No one believes Obama could have logistically attended the funerals of the thirty fallen, particularly with his busy fundraising schedule.  And in all fairness, Obama did change his schedule to meet the flag-draped coffins returning to the U.S. on August 9th -- at which time he posed for a photo, distributed to news outlets and posted on the White House website as the Photo of The Day -- regardless of the request from at least nineteen of the bereaved families not to do so.  But nine days later he was throwing humility to the wind and hitting the links, which seems to be par for the course on Obama's lavish romp through public service.   Still, watching our most revered soldiers laid to rest as their Commander-in-Chief putts, seems to prove once and for all the job isn't just outside his comfort zone, it's above Obama's pay grade. 

It's obvious that still unbeknownst to Obama, the Office of the President really does follow him wherever he goes, as does the honor and dignity of every soldier.   It comes as no surprise that our Commander-in-Chief golfs, bikes, and hobknobs as the men he is charged with sending into harm's way are laid to rest.   And it comes as no surprise that the soldiers he forsakes make a mockery, even quite inadvertently, of Obama's incompetence by their very exceptionalism.  

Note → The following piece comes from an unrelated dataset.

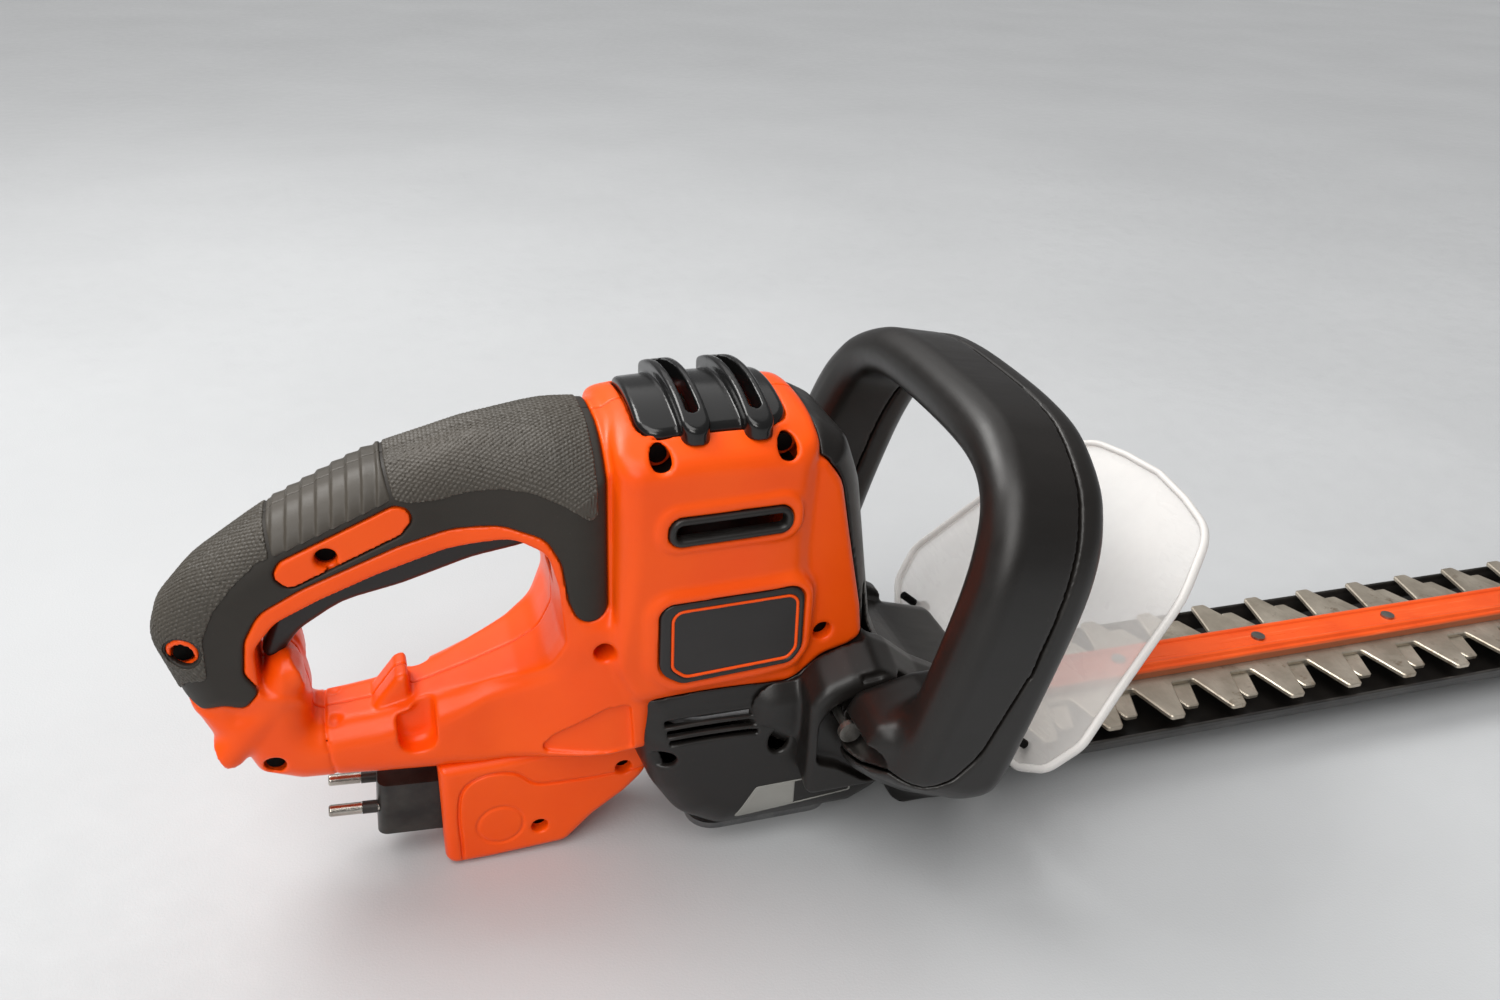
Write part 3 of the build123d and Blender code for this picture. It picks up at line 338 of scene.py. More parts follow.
# ---------------------------------------------------------------- solid shapes from distance fields

STEP_SCALE = 1.0
GRID_SHIFT = 0.37       # keeps a grid's points off the round numbers where flat faces lie
FLAT_PAD, FLAT_PITCH = 30.0, 0.7
ARC_STEP, CURVE_STEPS = 0.16, 8


def rounded(points):
    """A closed outline whose corner k, (u, v, radius), is an arc of that radius, as an N x 2 array."""
    out = []
    count = len(points)
    for k in range(count):
        before, here, after = (np.array(points[(k + d) % count][:2], float) for d in (-1, 0, 1))
        radius = points[k][2]
        to_before, to_after = before - here, after - here
        len_b, len_a = np.linalg.norm(to_before), np.linalg.norm(to_after)
        to_before, to_after = to_before / len_b, to_after / len_a
        angle = np.arccos(np.clip(to_before @ to_after, -1, 1))
        if radius <= 0 or angle > pi - 0.02:
            out.append(here)
            continue
        cut = min(radius / np.tan(angle / 2), 0.48 * len_b, 0.48 * len_a)
        radius = cut * np.tan(angle / 2)
        middle = here + (to_before + to_after) / np.linalg.norm(to_before + to_after) * (radius / sin(angle / 2))
        start, end = here + to_before * cut, here + to_after * cut
        a0 = np.arctan2(*(start - middle)[::-1])
        sweep = (np.arctan2(*(end - middle)[::-1]) - a0 + pi) % (2 * pi) - pi
        pieces = max(2, int(abs(sweep) / ARC_STEP))
        for t in np.linspace(0, 1, pieces + 1):
            out.append(middle + radius * np.array((cos(a0 + sweep * t), sin(a0 + sweep * t))))
    return np.array(out)


def through(points, closed=True):
    """A smooth curve that passes through every point."""
    p = np.array(points, float)
    n = len(p)
    legs = n if closed else n - 1
    out = []
    for k in range(legs):
        if closed:
            a, b, c, d = p[k - 1], p[k], p[(k + 1) % n], p[(k + 2) % n]
        else:
            a, b, c, d = p[max(k - 1, 0)], p[k], p[k + 1], p[min(k + 2, n - 1)]
        for t in np.arange(CURVE_STEPS) / CURVE_STEPS:
            out.append(0.5 * (2 * b + (c - a) * t + (2 * a - 5 * b + 4 * c - d) * t * t
                              + (3 * b - a - 3 * c + d) * t ** 3))
    if not closed:
        out.append(p[-1])
    return np.array(out)


def flat_distance(u, v, outline, closed=True):
    """The distance from points u, v to an outline, negative inside when it is closed."""
    best = np.full(u.shape, 1e9)
    inside = np.zeros(u.shape, bool)
    last = len(outline) if closed else len(outline) - 1
    for k in range(last):
        (ax, ay), (bx, by) = outline[k], outline[(k + 1) % len(outline)]
        ex, ey = bx - ax, by - ay
        if ex == 0 and ey == 0:
            continue
        wx, wy = u - ax, v - ay
        t = np.clip((wx * ex + wy * ey) / (ex * ex + ey * ey), 0, 1)
        best = np.minimum(best, (wx - ex * t) ** 2 + (wy - ey * t) ** 2)
        if closed:
            crosses = (ay <= v) != (by <= v)
            if ey != 0:
                inside ^= crosses & (u < ax + (v - ay) * ex / ey)
    best = np.sqrt(best)
    return np.where(inside, -best, best) if closed else best


def with_mirror(half):
    """Points that end on the middle line, followed by their mirror image."""
    return half + [(-point[0], *point[1:]) for point in reversed(half[:-1])]


class Flat:
    """A distance to an outline, worked out once on a fine flat grid and read off anywhere."""

    def __init__(self, outline, closed=True):
        self.low, high = outline.min(0) - FLAT_PAD, outline.max(0) + FLAT_PAD
        self.nu, self.nv = (int(c) + 2 for c in (high - self.low) / FLAT_PITCH)
        u, v = np.meshgrid(self.low[0] + FLAT_PITCH * np.arange(self.nu), self.low[1] + FLAT_PITCH * np.arange(self.nv),
                           indexing="ij")
        self.grid = flat_distance(u, v, outline, closed)

    def __call__(self, u, v):
        a = np.clip((u - self.low[0]) / FLAT_PITCH, 0, self.nu - 1.001)
        b = np.clip((v - self.low[1]) / FLAT_PITCH, 0, self.nv - 1.001)
        i, j = a.astype(int), b.astype(int)
        a, b = a - i, b - j
        g = self.grid
        return (g[i, j] * (1 - a) * (1 - b) + g[i + 1, j] * a * (1 - b) + g[i, j + 1] * (1 - a) * b
                + g[i + 1, j + 1] * a * b)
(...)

I have far too much respect for the families of our fallen to presume to know their profound heartbreak, let alone suggest how they should mourn.  I can't imagine welcoming the inevitable circus were Obama to choose to attend even one memorial, even if only for the photo-op.    

On the other hand, were that soldier my child -- revered, expertly trained, selfless in sacrifice, faith, and love of country -- and his Commander-in-Chief was on the golf course, knowingly, on the very day his soldier was laid to rest, I would know that Obama leads not only from behind, but in the shadow of my son.

Some golf.  Some lead.  Some give all. 

Today, the Commander-in-Chief golfs.